ESPCP Application Benefits
  • Initial costs are lower compared to a conventional ESP system
  • Improved volumetric and overall pump efficiency versus an ESP
  • Reduces operating expenses
  • Eliminates mechanical wearing of tubing and rods in deviated or horizontal installations
  • Allows for smaller motors to drive the system
  • Improves reliability and optimizes motor and pump speeds
  • Eliminates the need for multiple oil systems and seals for the motor and gear reducer
  • Provides efficient gas separation in deviated or horizontal wells
  • Allows the maximum flow rate at the lowest pressure drop

For oil fields with higher workover rates and/or difficult rig locations, ESPCPs can be deployed using a through tubing conveyed (TTC) deployment system. This technology allows the pump to be retrieved by wireline while leaving the other components downhole. In abrasive conditions, for example, the pump is typically the most failure prone component in a system, and with the TTC system, frequent pump change-outs can be achieved without the high costs of a work-over rig.  

Case History

A Rocky Mountain operator was interested in replacing an existing rod driven progressing cavity pumping system in a horizontal coalbed methane gas well with an ESPCP system to increase run life and reduce workovers, as well as lessen the overall footprint of the surface equipment in an environmentally sensitive area. In a CBM well producing 100 percent water, the deviated wellbore was causing significant rod and tubing wear due to the lack of lubrication for the pump.

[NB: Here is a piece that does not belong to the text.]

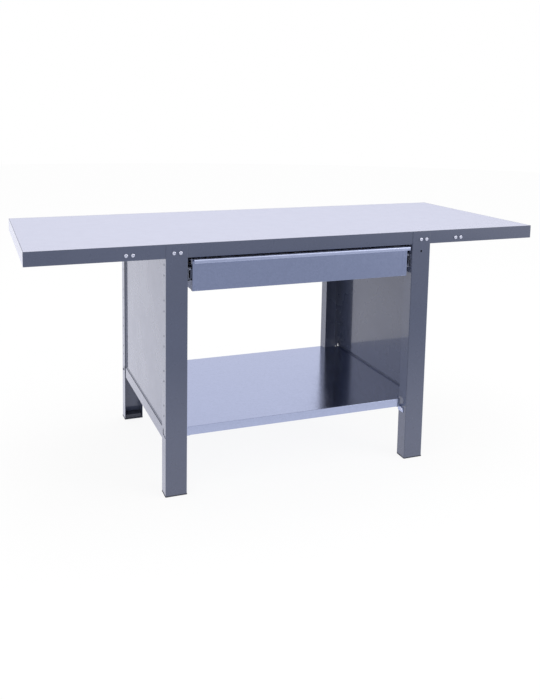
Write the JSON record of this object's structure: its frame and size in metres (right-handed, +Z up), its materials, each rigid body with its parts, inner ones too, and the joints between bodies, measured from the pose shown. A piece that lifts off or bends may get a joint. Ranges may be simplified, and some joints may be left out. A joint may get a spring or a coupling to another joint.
{
  "type": "workbench",
  "caption": "Steel workbench with a framed worktop on two side frames, a drawer on telescopic slides under it and a lower shelf between the side panels.",
  "frame": {"origin": "on the floor, midway between the ends and between the frontmost and rearmost points", "axes": "+Z up, +X along the bench to the right as seen from the front, and the drawer opens along -Y"},
  "size_m": [1.9, 0.7234, 0.865],
  "materials": {
    "paint": "semi-gloss grey",
    "laminate": "satin light grey",
    "chipboard": "raw pressed board",
    "galvanised": "galvanised",
    "aluminium": "anodised",
    "zinc": "bright zinc plate",
    "black_plastic": "moulded"
  },
  "bodies": {
    "frame": {"front_beam": "paint", "front_left_foot": "black_plastic", "front_left_leg": "paint", "front_left_leg_bolt_a": "zinc", "front_left_leg_bolt_b": "zinc", "front_left_overhang_bolt_a": "zinc", "front_left_overhang_bolt_b": "zinc", "front_left_shelf_bolt": "zinc", "front_left_shelf_bracket": "galvanised", "front_right_foot": "black_plastic", "front_right_leg": "paint", "front_right_leg_bolt_a": "zinc", "front_right_leg_bolt_b": "zinc", "front_right_overhang_bolt_a": "zinc", "front_right_overhang_bolt_b": "zinc", "front_right_shelf_bolt": "zinc", "front_right_shelf_bracket": "galvanised", "left_end_beam": "paint", "left_inner_cross_member": "paint", "left_outer_cross_member": "paint", "left_side_panel": "paint", "left_side_rail": "paint", "left_slide_outer": "galvanised", "rear_beam": "paint", "rear_left_foot": "black_plastic", "rear_left_leg": "paint", "rear_left_leg_bolt_a": "zinc", "rear_left_leg_bolt_b": "zinc", "rear_left_overhang_bolt_a": "zinc", "rear_left_overhang_bolt_b": "zinc", "rear_left_shelf_bolt": "zinc", "rear_left_shelf_bracket": "galvanised", "rear_right_foot": "black_plastic", "rear_right_leg": "paint", "rear_right_leg_bolt_a": "zinc", "rear_right_leg_bolt_b": "zinc", "rear_right_overhang_bolt_a": "zinc", "rear_right_overhang_bolt_b": "zinc", "rear_right_shelf_bolt": "zinc", "rear_right_shelf_bracket": "galvanised", "right_end_beam": "paint", "right_inner_cross_member": "paint", "right_outer_cross_member": "paint", "right_side_panel": "paint", "right_side_rail": "paint", "right_slide_outer": "galvanised", "shelf": "galvanised", "worktop_board": "chipboard", "worktop_surface": "laminate"},
    "drawer": {"drawer_front": "galvanised", "drawer_body": "galvanised", "drawer_handle": "aluminium", "left_slide_inner": "galvanised", "right_slide_inner": "galvanised"},
    "left_middle_slide": {"left_slide_middle": "galvanised"},
    "right_middle_slide": {"right_slide_middle": "galvanised"},
    "left_outer_cage": {"left_outer_ball_cage": "zinc"},
    "right_outer_cage": {"right_outer_ball_cage": "zinc"},
    "left_inner_cage": {"left_inner_ball_cage": "zinc"},
    "right_inner_cage": {"right_inner_ball_cage": "zinc"}
  },
  "joints": [
    {"name": "drawer_slide", "type": "slide", "parent": "frame", "child": "drawer", "axis": [0, -1, 0], "range_m": [0, 0.55]},
    {"name": "left_middle_slide_travel", "type": "slide", "parent": "frame", "child": "left_middle_slide", "axis": [0, -1, 0], "range_m": [0, 0.275]},
    {"name": "left_outer_cage_travel", "type": "slide", "parent": "frame", "child": "left_outer_cage", "axis": [0, -1, 0], "range_m": [0, 0.1375]},
    {"name": "left_inner_cage_travel", "type": "slide", "parent": "frame", "child": "left_inner_cage", "axis": [0, -1, 0], "range_m": [0, 0.4125]},
    {"name": "right_middle_slide_travel", "type": "slide", "parent": "frame", "child": "right_middle_slide", "axis": [0, -1, 0], "range_m": [0, 0.275]},
    {"name": "right_outer_cage_travel", "type": "slide", "parent": "frame", "child": "right_outer_cage", "axis": [0, -1, 0], "range_m": [0, 0.1375]},
    {"name": "right_inner_cage_travel", "type": "slide", "parent": "frame", "child": "right_inner_cage", "axis": [0, -1, 0], "range_m": [0, 0.4125]}
  ],
  "couplings": [
    {"joint": "left_middle_slide_travel", "follows": "drawer_slide", "ratio": 0.5},
    {"joint": "left_outer_cage_travel", "follows": "drawer_slide", "ratio": 0.25},
    {"joint": "left_inner_cage_travel", "follows": "drawer_slide", "ratio": 0.75},
    {"joint": "right_middle_slide_travel", "follows": "drawer_slide", "ratio": 0.5},
    {"joint": "right_outer_cage_travel", "follows": "drawer_slide", "ratio": 0.25},
    {"joint": "right_inner_cage_travel", "follows": "drawer_slide", "ratio": 0.75}
  ]
}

The ESPCP system increased production 350 million cubic feet of gas a day from the CBM well and system run life improved by more than threefold, providing additional operating cost savings. One manufacturer installed its ESPCP system to enhance overall PCP system run life and eliminate the surface drivehead. For added savings and ease of operation, the ESPCP system was deployed with a TTC deployment system. TTC deployment reduced the cost of pump change outs by more than $200,000.